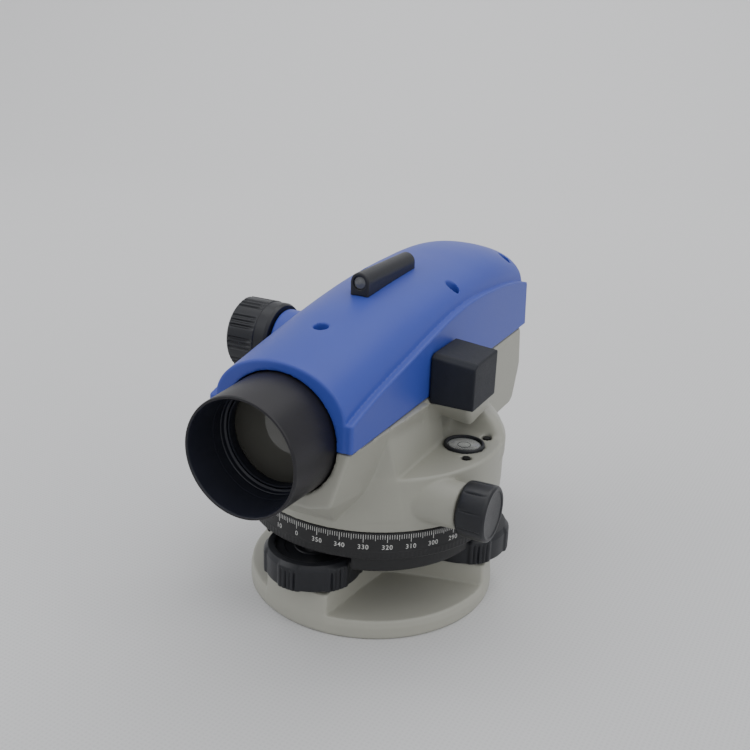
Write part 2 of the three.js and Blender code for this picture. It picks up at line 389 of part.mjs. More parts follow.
part('dioptre', 'dioptre_ring', turnY([[6.2, EYE_Y], [6.2, 118.0], [11.8, 118.0], [11.8, 106.6], [15.2, 106.6], [15.6, 107.4], [15.6, 115.2], [14.6, 116.6], [13.6, EYE_Y], [6.2, EYE_Y]], 48), M.black);

// ================================================================ circular bubble
{
  const [x, y] = VIAL;
  part('alidade', 'bubble_cup', turnZ([[0, 72.5], [8.3, 72.5], [8.3, 75.5], [7.2, 75.5], [7.2, 73.6], [0, 73.6], [0, 72.5]], 36).translate([x, y, 0]), M.black);
  part('alidade', 'bubble_vial', turnZ([[0, 73.9], [6.9, 73.9], [6.9, 75.0], [6.0, 75.2], [0, 75.3], [0, 73.9]], 32).translate([x, y, 0]), M.glass);
  [-1, 1].forEach((s, i) => {
    part('alidade', `bubble_screw_${i + 1}`, turnZ([[0, 69.5], [0.8, 69.5], [0.8, 72.2], [1.7, 72.2], [1.7, 74.4], [0, 74.4], [0, 69.5]], 12).translate([x + 5.7, y + s * 11.7, 0]), M.steel);
  });
  // prism housing: a rear-facing shell with the prism inside
  let cube = extrudeY([[31.2, 95.8], [50.4, 95.8], [50.4, 115.3], [31.2, 117.1]], -15.4, 9.4).subtract(box(33.4, 48.2, -13.2, 20, 98, 113.4)).subtract(box(37.2, 46.4, -11, 2, 90, 100));
  part('alidade', 'prism_housing', cube, M.black);
  part('alidade', 'bubble_prism', extrudeX([[-12.6, 98.4], [3, 98.4], [8.2, 113], [-12.6, 113]], 33.8, 47.8), M.glass);
}

// ================================================================ horizontal drive
part('worm_wheel_body', 'worm_wheel', turnZ([[10.0, 58.4], [16, 58.4], [16, 59.6], [27.2, 59.6], [27.2, 64.6], [10.0, 64.6], [10.0, 58.4]], 60), M.brass);
part('tangent_drive', 'tangent_shaft', turnX([[0, -64], [2.4, -64], [3.0, -55], [3.0, -9], [4.2, -9], [4.2, 9], [3.0, 9], [3.0, 55], [2.4, 64], [0, 64], [0, -64]], 24, TAN_Y, TAN_Z), M.steel);
for (const [name, s] of [['tangent_knob_left', 1], ['tangent_knob_right', -1]]) {
  const p = [[0, TAN_X1], [10.4, TAN_X1], [TAN_R - 0.2, TAN_X1 - 0.9], [TAN_R, TAN_X1 - 2.4], [TAN_R - 0.5, TAN_X0], [3.3, TAN_X0], [3.3, 64.4], [0, 64.4], [0, TAN_X1]];
  part('tangent_drive', name, turnX(p.map(([r, x]) => [r, s * x]), 40, TAN_Y, TAN_Z), M.black);
}

export default instrument;
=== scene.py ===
import bpy
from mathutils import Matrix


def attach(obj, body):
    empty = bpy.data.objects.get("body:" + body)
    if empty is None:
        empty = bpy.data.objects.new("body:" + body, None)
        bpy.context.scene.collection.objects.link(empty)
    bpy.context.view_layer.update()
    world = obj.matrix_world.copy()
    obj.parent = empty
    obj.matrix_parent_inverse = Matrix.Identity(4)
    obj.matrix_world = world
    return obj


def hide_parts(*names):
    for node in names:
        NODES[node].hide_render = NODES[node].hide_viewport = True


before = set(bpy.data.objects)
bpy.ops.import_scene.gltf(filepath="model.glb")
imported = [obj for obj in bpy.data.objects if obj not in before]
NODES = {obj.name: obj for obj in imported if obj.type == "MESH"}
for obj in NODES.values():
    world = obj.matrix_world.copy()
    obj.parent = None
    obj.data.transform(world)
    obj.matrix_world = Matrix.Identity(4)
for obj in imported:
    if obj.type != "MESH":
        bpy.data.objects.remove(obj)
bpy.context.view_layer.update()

import bpy
import math
import numpy as np
from mathutils import Matrix, Vector

# All shapes below are in millimetres measured from the instrument's vertical axis, as in the CAD.
# The row frame's origin is 7 mm behind that axis.
FY = -7.0
AX = 99.3
SCREW_AZ = (-101.0, 19.0, 139.0)
PITCH_R = 40.5


# ------------------------------------------------------------------ mesh helpers
def put(name, verts, faces, mat, body, nodes=(), sharp=38.0):
    """Makes a mesh object from points in mm, smooth shaded with sharp edges over that angle."""
    v = np.asarray(verts, float).copy()
    v[:, 1] += FY
    me = bpy.data.meshes.new(name)
    me.from_pydata((v * 0.001).tolist(), [], [tuple(int(i) for i in f) for f in faces])
    me.validate(clean_customdata=False)
    me.update()
    me.shade_smooth()
    if sharp:
        me.set_sharp_from_angle(angle=math.radians(sharp))
    for m in (mat if isinstance(mat, (list, tuple)) else [mat]):
        me.materials.append(m)
    ob = bpy.data.objects.new(name, me)
    bpy.context.scene.collection.objects.link(ob)
    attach(ob, body)
    if nodes:
        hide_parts(*nodes)
    return ob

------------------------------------

• [Aim]: Each line from the one containing "for node in" through the one containing "PITCH_R = 40.5" must be retyped exactly, the first and last of these included.

• [Correct output]:
    for node in names:
        NODES[node].hide_render = NODES[node].hide_viewport = True


before = set(bpy.data.objects)
bpy.ops.import_scene.gltf(filepath="model.glb")
imported = [obj for obj in bpy.data.objects if obj not in before]
NODES = {obj.name: obj for obj in imported if obj.type == "MESH"}
for obj in NODES.values():
    world = obj.matrix_world.copy()
    obj.parent = None
    obj.data.transform(world)
    obj.matrix_world = Matrix.Identity(4)
for obj in imported:
    if obj.type != "MESH":
        bpy.data.objects.remove(obj)
bpy.context.view_layer.update()

import bpy
import math
import numpy as np
from mathutils import Matrix, Vector

# All shapes below are in millimetres measured from the instrument's vertical axis, as in the CAD.
# The row frame's origin is 7 mm behind that axis.
FY = -7.0
AX = 99.3
SCREW_AZ = (-101.0, 19.0, 139.0)
PITCH_R = 40.5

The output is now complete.